The two found that their most sophisticated models that took account of demographic, personality, and life-experience, never predicted more than an 11 percent variation in consent and police escalation scenarios and a variance of no more than 6 percent in privacy expectations. They concluded this variation is inadequate to justify the complexity and complications of personalization.
Deborah Denno, a professor at Fordham University School of Law, on the other hand, thinks neuroscience research can change our concept of what constitutes human nature and how the law should handle dangerous criminal behavior.
“Innovations such as functional Magnetic Resonance Imaging let us examine living brains in a way like never before. The research has changed our understanding of intentionality and consciousness,” she said.
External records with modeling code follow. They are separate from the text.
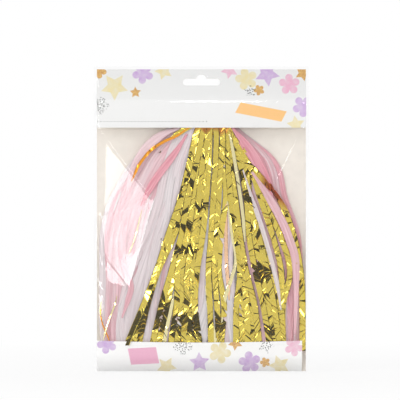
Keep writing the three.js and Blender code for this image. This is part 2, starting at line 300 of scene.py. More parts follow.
def footer_depth(z):
    """How far the footer's inner face stands in front of the panel: a quarter wave from its crease."""
    return CREASE_GAP + (BOW_DEPTH - CREASE_GAP) * quarter_wave((z - FOOTER_LOW.z) / FOOTER_BOW)


def grid_faces(rows, columns, copies=1):
    """Quads over a grid of rows and columns, for each of several grids that follow one another."""
    index = np.arange(copies * rows * columns).reshape(copies, rows, columns)
    corners = [index[:, :-1, :-1], index[:, 1:, :-1], index[:, 1:, 1:], index[:, :-1, 1:]]
    return np.stack(corners, -1).reshape(-1, 4)


def closed_sheet(front, back):
    """A closed solid between two grids of points: both grids' faces, and a rim that joins them."""
    rows, columns = front.shape[:2]
    index = np.arange(rows * columns).reshape(rows, columns)
    faces = grid_faces(rows, columns)
    rim = np.concatenate([index[0, :-1], index[:-1, -1], index[-1, :0:-1], index[:0:-1, 0]])
    beyond = np.roll(rim, -1)
    back_faces = faces[:, ::-1] + rows * columns
    rim_faces = np.stack([rim, beyond, beyond + rows * columns, rim + rows * columns], 1)
    points = np.concatenate([front.reshape(-1, 3), back.reshape(-1, 3)])
    return points, np.concatenate([faces, back_faces, rim_faces])


def add_piece(name, points, faces, materials=(), uv=None, shaded_smooth=True):
    """A new object with this mesh. faces is an array or a list, and uv holds one pair for each point."""
    mesh = bpy.data.meshes.new(name)
    mesh.from_pydata(points.reshape(-1, 3).tolist(), [], faces if isinstance(faces, list) else faces.tolist())
    for material in materials:
        mesh.materials.append(material)
    if uv is not None:
        layer = mesh.uv_layers.new(name="UVMap")
        corners = np.zeros(len(mesh.loops), np.int32)
        mesh.loops.foreach_get("vertex_index", corners)
        layer.data.foreach_set("uv", uv.reshape(-1, 2)[corners].astype(np.float32).ravel())
    mesh.shade_smooth() if shaded_smooth else mesh.shade_flat()
    mesh.validate()
    piece = bpy.data.objects.new(name, mesh)
    bpy.context.scene.collection.objects.link(piece)
    return piece


def add_tint(piece, colours):
    """Stores one linear colour for each point, for the material to read."""
    layer = piece.data.color_attributes.new("tint", "FLOAT_COLOR", "POINT")
    layer.data.foreach_set("color", np.asarray(colours, np.float32).ravel())


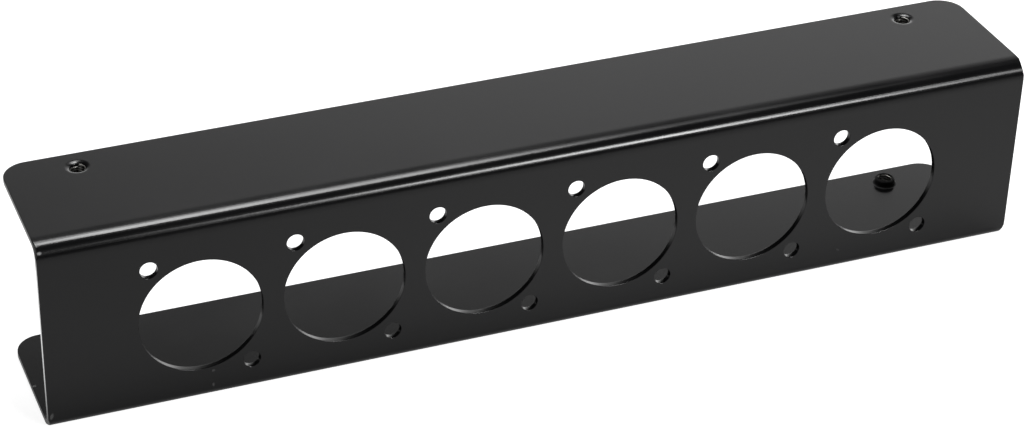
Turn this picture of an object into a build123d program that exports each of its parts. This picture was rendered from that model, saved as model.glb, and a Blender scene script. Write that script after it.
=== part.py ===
from build123d import *
from math import cos, radians, sin
import os

# A connector panel for rack and case work, in millimetres, +Z up.
# It is one strip of sheet steel, folded twice into a channel: a tall front face with a row of
# round connector cut-outs, and two flanges that run backwards from it. It rests on the lower
# flange. The origin is the middle of the resting face, and -Y is the front.

# Sheet and folds
sheet_thickness = 1.2
panel_length = 200.0
panel_height = 40.4
panel_depth = 29.8
fold_angle = 90.0
bend_outer_radius = 2.6
ease_radius = 12.5  # the sheet eases into and out of each tight bend at this radius
ease_angle = 8.0
rear_corner_radius = 5.0
bend_end_pull = 0.35  # how far folding draws the outer skin in at the cut ends of a bend

# Connector cut-outs: a round hole with two screw holes on a diagonal
connector_count = 6
connector_pitch = 28.0
connector_row_height = 19.2
connector_hole_diameter = 24.0
screw_hole_diameter = 3.4
screw_hole_across = 9.5
screw_hole_up = 12.0

# Drawn and tapped M3 holes, two in each flange, with their collars inside the channel
tapped_hole_from_end = 14.0
tapped_hole_from_rear = 5.0
thread_diameter = 3.0
dish_diameter = 5.1
dish_depth = 0.35
collar_diameter = 4.1
collar_rise = 1.4  # above the inner face of the sheet
collar_root_radius = 0.5
collar_tip_radius = 0.45
collar_round_steps = 3

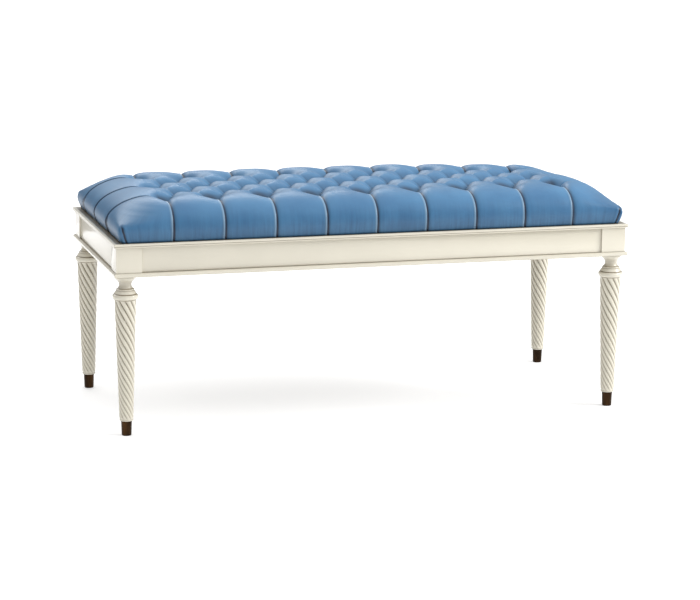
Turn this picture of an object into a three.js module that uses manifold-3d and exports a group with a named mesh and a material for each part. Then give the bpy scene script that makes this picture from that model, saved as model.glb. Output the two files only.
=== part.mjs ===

Denno believes more personalized legal rules could help lawmakers hone fairness within the criminal justice system. In that respect, she says, new scientific trends are important because they enable a more refined and accurate conception of a defendant’s level of culpability and blameworthiness and therefore a more effective means of punishing or rehabilitating or deterring such individuals.
Elizabeth Nielson, ’18, Symposium & Reviews Editor of the Law Review said she found the symposium compelling.
“The presentations were interesting on both a micro and macro level. The speakers and the results of their careful research make me excited to start my career as a lawyer. I am intrigued to see how the personalization of law might mold the profession I am entering,” she said.